GIVEN INFORMATION>

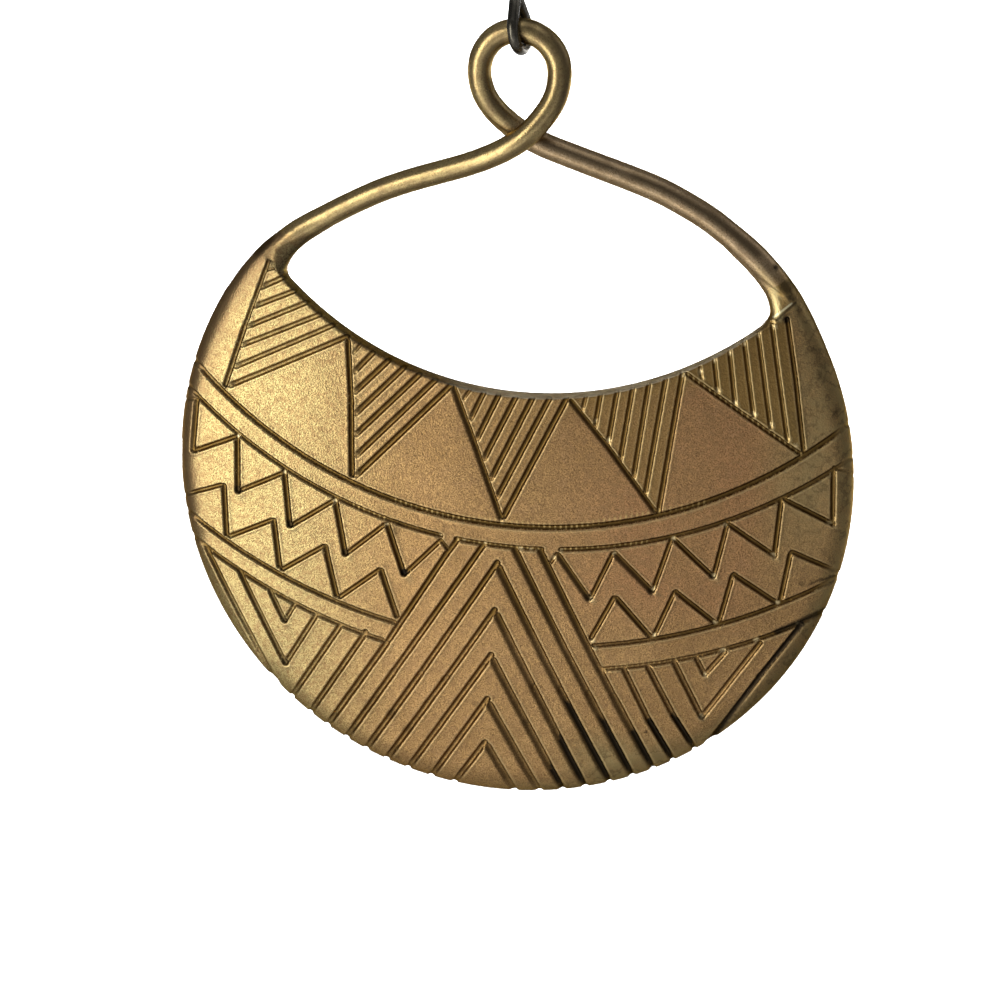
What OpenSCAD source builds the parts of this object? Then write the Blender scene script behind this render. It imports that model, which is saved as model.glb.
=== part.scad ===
// Dangle earring: an engraved crescent plate that hangs from a wire bail
// twisted into a loop, on a plain fish-hook ear wire with a teardrop eye.
// Origin at the top of the ear wire's bow, +Z up, the plate faces -Y.

/* [Pendant] */
// Width of the crescent across its outer edge
crescent_w = 43; // [36:0.5:50]
// Thickness of the crescent plate
plate_t = 1.55; // [1.2:0.05:2]
// Radius of the shallow dome that the plate is pressed to
dome_r = 100; // [80:5:200]
// Diameter of the bail wire
bail_d = 1.48; // [1.3:0.02:1.8]
// Width of the roll-off along the front of the outer edge
rim_w = 1.7; // [0.8:0.1:2.4]
// Angle by which the pendant hangs out of its own axis, because its loop is off centre
hang_tilt = 2.2; // [0:0.1:4]

/* [Ear wire] */
// Diameter of the ear wire
hook_d = 0.7; // [0.6:0.05:0.8]
// Radius of the bow that goes over the ear, to the wire's centre
bow_r = 4.2; // [3.6:0.1:6]
// Straight length from the bow down to the eye
shank_l = 10.5; // [6:0.5:14]
// Straight length of the tail behind the ear
tail_l = 9; // [5:0.5:14]
// Turn of the whole ear wire about the vertical
hook_turn = 12; // [0:1:20]
// Sideways lean of the eye
eye_lean = 9; // [0:1:12]
// Gap between the eye and the pendant's loop
eye_gap = 0.07; // [0.05:0.01:0.1]

/* [Finish] */
// Points round each section of the pendant
ring_n = 28; // [24:4:36]
// Steps between two rows of the bail's table
bail_steps = 3; // [2:1:4]
// Steps round the crescent plate
plate_steps = 44; // [36:4:60]

/* [Hidden] */
k = crescent_w / 43;
brass = [0.72, 0.56, 0.30];
dark_steel = [0.30, 0.30, 0.31];

// ---- crescent: outer edge about the origin of the pendant's own frame,
// ---- opening edge about a centre above it
outer_r = 21.5 * k;
open_r = 23.1 * k;
open_z = 28.95 * k;
half_t = plate_t / 2;

// Centre line of the bail wire, from the left horn, up the front of the
// crossing, round the loop and down behind the crossing to the right horn.
// columns: x, z, y, wire thickness factor
bail_rows = [
    [-12.50, 15.57, 1.95, 0.99],
    [-11.20, 16.39, 1.82, 0.98],
    [ -9.35, 17.45, 1.62, 0.98],
    [ -7.45, 18.33, 1.42, 0.98],
    [ -5.60, 19.07, 1.20, 0.98],
    [ -3.95, 19.73, 0.98, 0.98],
    [ -2.50, 20.44, 0.68, 0.99],
    [ -1.25, 21.22, 0.38, 0.99],
    [ -0.20, 22.10, 0.30, 1.00],
    [  0.65, 23.18, 0.42, 1.00],
    [  1.25, 24.32, 0.60, 1.00],
    [  1.45, 25.55, 0.80, 1.01],
    [  1.22, 26.75, 0.94, 1.02],
    [  0.50, 27.68, 1.02, 1.02],
    [ -0.62, 28.21, 1.08, 1.02],
    [ -1.75, 28.13, 1.14, 1.02],
    [ -2.75, 27.57, 1.21, 1.01],
    [ -3.40, 26.55, 1.28, 1.00],
    [ -3.53, 25.38, 1.38, 0.99],
    [ -3.24, 24.22, 1.55, 0.99],
    [ -2.60, 23.25, 1.74, 1.00],
    [ -1.70, 22.44, 1.90, 1.01],
    [ -0.60, 21.74, 1.98, 1.02],
    [  0.70, 21.19, 2.00, 1.03],
    [  2.25, 20.73, 2.01, 1.04],
    [  4.15, 20.20, 2.02, 1.05],
    [  6.05, 19.67, 2.04, 1.06],
    [  7.95, 19.07, 2.06, 1.07],
    [  9.70, 18.31, 2.08, 1.07],
    [ 11.20, 17.53, 2.10, 1.07],
    [ 12.50, 16.66, 2.12, 1.07]
];

// Row of the loop's top, where the ear wire's eye carries it
top_row = 14.5;

// Left horn, from the bail down to the crescent, a row for each section.
// columns: outer x, outer z, inner x, inner z, share of the plate's section,
// set-back of the front edge from the inner wall
left_horn = [
    [-13.86, 15.58, -12.99, 14.29, 0.00, 0.90],
    [-14.87, 14.92, -13.74, 13.72, 0.15, 0.95],
    [-15.76, 14.20, -14.30, 13.18, 0.55, 1.00],
    [-16.50, 13.49, -14.70, 12.68, 1.00, 0.95],
    [-17.13, 12.78, -14.96, 12.20, 1.00, 0.72],
    [-17.68, 12.08, -15.07, 11.84, 1.00, 0.30],
    [-18.18, 11.38, -15.02, 11.55, 1.00, 0.08],
    [-18.70, 10.52, -14.84, 11.24, 1.00, 0.00]
];

// Right horn, the same columns
right_horn = [
    [ 13.72, 16.78,  12.72, 15.43, 0.00, 0.90],
    [ 14.59, 16.12,  13.45, 14.82, 0.05, 0.90],
    [ 15.34, 15.44,  14.08, 14.22, 0.15, 0.95],
    [ 16.03, 14.76,  14.60, 13.66, 0.35, 1.00],
    [ 16.61, 14.05,  14.98, 13.12, 0.70, 1.15],
    [ 17.09, 13.35,  15.19, 12.62, 1.00, 1.15],
    [ 17.55, 12.64,  15.27, 12.22, 1.00, 0.95],
    [ 17.99, 11.94,  15.23, 11.92, 1.00, 0.66],
    [ 18.40, 11.21,  15.07, 11.60, 1.00, 0.33],
    [ 18.82, 10.42,  14.78, 11.22, 1.00, 0.12]
];

// ---- smooth curve through the rows of a table
function cubic(a, b, c, d, t) =
    0.5 * (2 * b + (c - a) * t + (2 * a - 5 * b + 4 * c - d) * t * t
        + (3 * b - a - 3 * c + d) * t * t * t);
function row(tab, i) = tab[max(0, min(len(tab) - 1, i))];
function along(tab, u) = let (i = min(len(tab) - 2, floor(u)), t = u - i)
    cubic(row(tab, i - 1), row(tab, i), row(tab, i + 1), row(tab, i + 2), t);

function unit(v) = v / norm(v);
function mix(a, b, t) = a + (b - a) * t;
function dome(x, z) = (x * x + z * z) / (2 * dome_r);

// ---- stations: outer x, outer z, inner x, inner z, half thickness, y, plate share, set-back
function bail_station(u) = let (
    p = along(bail_rows, u),
    d = along(bail_rows, min(len(bail_rows) - 1, u + 0.05)) - along(bail_rows, max(0, u - 0.05)),
    t = unit([d[0], d[1]]), n = [-t[1], t[0]], r = p[3] * bail_d / 2)
    [k * p[0] + n[0] * r, k * p[1] + n[1] * r, k * p[0] - n[0] * r, k * p[1] - n[1] * r, r, k * p[2], 0, 0];

function horn_station(h, y0, r0) = [k * h[0], k * h[1], k * h[2], k * h[3], mix(r0, half_t, h[4]), y0, h[4], h[5]];

// The plate's sections turn about the outer centre and the opening's centre together
plate_a0 = 24;      // outer angle where the plate starts on the right
plate_a1 = -207;    // and where it ends on the left
open_a0 = -52.2;    // the same two sections at the opening
open_a1 = -129.0;
function plate_station(f) = let (a = mix(plate_a0, plate_a1, f), b = mix(open_a0, open_a1, f))
    [outer_r * cos(a), outer_r * sin(a), open_r * cos(b), open_z + open_r * sin(b), half_t, 0, 1, 0];

last = len(bail_rows) - 1;
y_left = k * bail_rows[0][2] + 0.12;
y_right = k * bail_rows[last][2] + 0.03;
stations = concat(
    [for (i = [0 : last * bail_steps]) bail_station(i / bail_steps)],
    [for (h = right_horn) horn_station(h, y_right, bail_d * 0.53)],
    [for (i = [0 : plate_steps]) plate_station(i / plate_steps)],
    [for (i = [len(left_horn) - 1 : -1 : 0]) horn_station(left_horn[i], y_left, bail_d * 0.505)]
);

// ---- section of the plate, from the inner wall along the front to the outer
// ---- edge and back: crisp corner at the opening, rolled edge outside; b sets
// ---- the front corner back from the wall, where the horn runs into the wire
edge_c = 0.10;      // corner between the front and the opening's wall
back_c = 0.22;      // corner between the back and the opening's wall
n_front = ring_n / 4 + 1;
n_rim = ring_n / 4 + 1;
n_back = ring_n / 4 - 1;
n_wall = ring_n - n_front - n_rim - n_back;
function plate_section(w, h, b0) = let (
    rf = min(rim_w, 0.6 * w), rb = min(0.45, 0.3 * w), m = 0.1 * h,
    b = min(b0, 0.9 * (2 * w - rf) - edge_c), v = min(1, b / 0.4))
    concat(
        // wall and front corner
        [[-w, 0],
         [-w + 0.2 * b, -mix(h - edge_c, 0.55 * h, v)],
         [-w + mix(0.3 * edge_c, b, v), -h + mix(0.3, 1, v) * edge_c],
         [-w + b + edge_c, -h]],
        // front face
        [for (i = [1 : n_front]) [mix(-w + b + edge_c, w - rf, i / n_front), -h]],
        // rolled edge, front part and back part
        [for (i = [1 : n_rim - 2]) let (a = 90 * i / (n_rim - 2)) [w - rf + rf * sin(a), m - (h + m) * cos(a)]],
        [for (i = [1 : 2]) let (a = 45 * i) [w - rb + rb * cos(a), m + (h - m) * sin(a)]],
        // back face and back corner
        [for (i = [1 : n_back]) [mix(w - rb, -w + back_c, i / n_back), h]],
        [for (i = [1 : n_wall - 4]) let (a = 90 * i / (n_wall - 4)) [-w + back_c - back_c * sin(a), h - back_c + back_c * cos(a)]]
    );
function round_section(w, h) = [for (j = [0 : ring_n - 1]) let (a = 180 + j * 360 / ring_n) [w * cos(a), h * sin(a)]];

function ring(s) = let (
    o = [s[0], s[1]], i = [s[2], s[3]], c = (o + i) / 2, w = norm(o - i) / 2, side = unit(o - i),
    a = round_section(w, s[4]), b = plate_section(w, half_t, s[7]))
    [for (j = [0 : ring_n - 1]) let (q = mix(a[j], b[j], s[6]), x = c[0] + side[0] * q[0], z = c[1] + side[1] * q[0])
        [x, mix(s[5], dome(x, z), s[6]) + q[1], z]];

rings = [for (s = stations) ring(s)];
points = [for (r = rings) each r];
faces = [for (i = [0 : len(rings) - 1]) for (j = [0 : ring_n - 1]) let (
    i2 = (i + 1) % len(rings), j2 = (j + 1) % ring_n,
    a = i * ring_n + j, b = i * ring_n + j2, c = i2 * ring_n + j2, d = i2 * ring_n + j) each [[a, b, c], [a, c, d]]];

// ---- the pivot, in the pendant's own frame: centre of the wire at the loop's top
pivot_row = along(bail_rows, top_row);
pivot_own = k * [pivot_row[0], pivot_row[2], pivot_row[1]];

// ---- ear wire, in its own plane: y back over the ear, z up
hr = hook_d / 2;
carry = bail_d * 1.03 / 2 + hr + eye_gap;   // pivot down to the eye's lowest centre point
eye_r = 1.18;                               // bottom arc of the eye, to the wire's centre
eye_up = 2.25;                              // pivot up to the eye's closed tip
eye_c = eye_r - carry;                      // pivot up to the centre of the bottom arc
eye_b = asin(eye_r / (eye_up - eye_c));     // half angle between the eye's two sides
tip_z = -bow_r - shank_l;                   // the eye's tip

// pivot in the ear wire's plane, then in the part's frame
pivot_hook = [eye_up * sin(eye_lean), -bow_r, tip_z - eye_up * cos(eye_lean)];
pivot = [pivot_hook[0] * cos(hook_turn) + pivot_hook[1] * sin(hook_turn),
         -pivot_hook[0] * sin(hook_turn) + pivot_hook[1] * cos(hook_turn), pivot_hook[2]];

module pendant() {
    color(brass)
    translate(pivot) rotate([0, hang_tilt, 0]) translate(-pivot_own)
        polyhedron(points = points, faces = faces, convexity = 8);
}

// Part of a bent wire: an arc in the y-z plane about the origin, from angle a
// (0 is +y, 90 is +z) over the given sweep
module wire_arc(r, a, sweep) {
    rotate([a, 0, 0]) rotate([90, 0, 90]) rotate_extrude(angle = sweep, $fn = 96) translate([r, 0]) circle(r = hr, $fn = 32);
}

// A straight piece of wire up from the origin, stopping just short at both ends
module wire_rod(l) {
    translate([0, 0, 0.01]) cylinder(h = l - 0.02, r = hr, $fn = 32);
}

// A solder bead over the joint of two pieces of wire
module bead() {
    sphere(r = 1.04 * hr, $fn = 32);
}

// Teardrop eye: a bottom arc and two straight sides that meet in a tip
module eye() {
    l = sqrt(pow(eye_up - eye_c, 2) - eye_r * eye_r);
    translate([0, 0, eye_c]) wire_arc(eye_r, 180 - eye_b, 180 + 2 * eye_b);
    for (s = [-1, 1]) translate([0, 0, eye_up]) rotate([s * eye_b, 0, 0]) translate([0, 0, -l]) {
        wire_rod(l);
        bead();
    }
}

module ear_hook() {
    color(dark_steel) rotate([0, 0, -hook_turn]) union() {
        // bow over the ear
        translate([0, 0, -bow_r]) wire_arc(bow_r, 0, 180);
        for (s = [-1, 1]) translate([0, s * bow_r, -bow_r]) bead();
        // shank in front of the ear, down to the eye's tip
        translate([0, -bow_r, tip_z]) {
            wire_rod(shank_l);
            bead();
            // eye, leaning a little sideways
            rotate([0, -eye_lean, 0]) translate([0, 0, -eye_up]) eye();
        }
        // straight tail behind the ear, cut square at its end
        translate([0, bow_r, -bow_r - tail_l]) wire_rod(tail_l);
    }
}

pendant();
ear_hook();
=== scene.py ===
import math

import bpy
import numpy as np
from mathutils import Matrix, Vector, geometry
from mathutils.bvhtree import BVHTree


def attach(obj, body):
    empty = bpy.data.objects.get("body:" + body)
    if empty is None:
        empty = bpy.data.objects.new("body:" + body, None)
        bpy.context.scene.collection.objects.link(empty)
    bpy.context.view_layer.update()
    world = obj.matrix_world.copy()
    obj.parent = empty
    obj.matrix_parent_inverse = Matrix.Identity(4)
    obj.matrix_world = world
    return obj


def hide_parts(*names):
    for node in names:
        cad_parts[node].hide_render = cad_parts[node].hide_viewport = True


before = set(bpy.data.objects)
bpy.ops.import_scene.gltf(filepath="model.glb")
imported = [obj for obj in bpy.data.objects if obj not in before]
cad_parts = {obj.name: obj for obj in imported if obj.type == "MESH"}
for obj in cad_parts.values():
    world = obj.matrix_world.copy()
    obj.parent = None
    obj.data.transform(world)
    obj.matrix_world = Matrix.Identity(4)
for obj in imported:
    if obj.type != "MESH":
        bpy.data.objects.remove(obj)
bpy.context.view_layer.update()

rng = np.random.default_rng(7)

# ============================================================ sizes, in mm
# The pendant's own frame: x right, y back, z up, origin at the centre of the
# crescent's outer circle. The tables are those of the CAD part.
OUTER_R, OPEN_R, OPEN_Z = 21.5, 23.1, 28.95
HALF_T, DOME_R, BAIL_D, RIM_W = 0.775, 100.0, 1.48, 1.7
EDGE_C, BACK_C = 0.10, 0.22
HOOK_D, BOW_R, SHANK_L, TAIL_L = 0.7, 4.2, 10.5, 9.0
HOOK_TURN, EYE_LEAN, EYE_R, EYE_UP = 12.0, 9.0, 1.18, 2.25
EYE_GAP, HANG_TILT, TOP_ROW = 0.07, 2.2, 14.5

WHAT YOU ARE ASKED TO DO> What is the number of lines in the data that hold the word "MESH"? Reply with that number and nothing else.

COMPLETE ANSWER> 2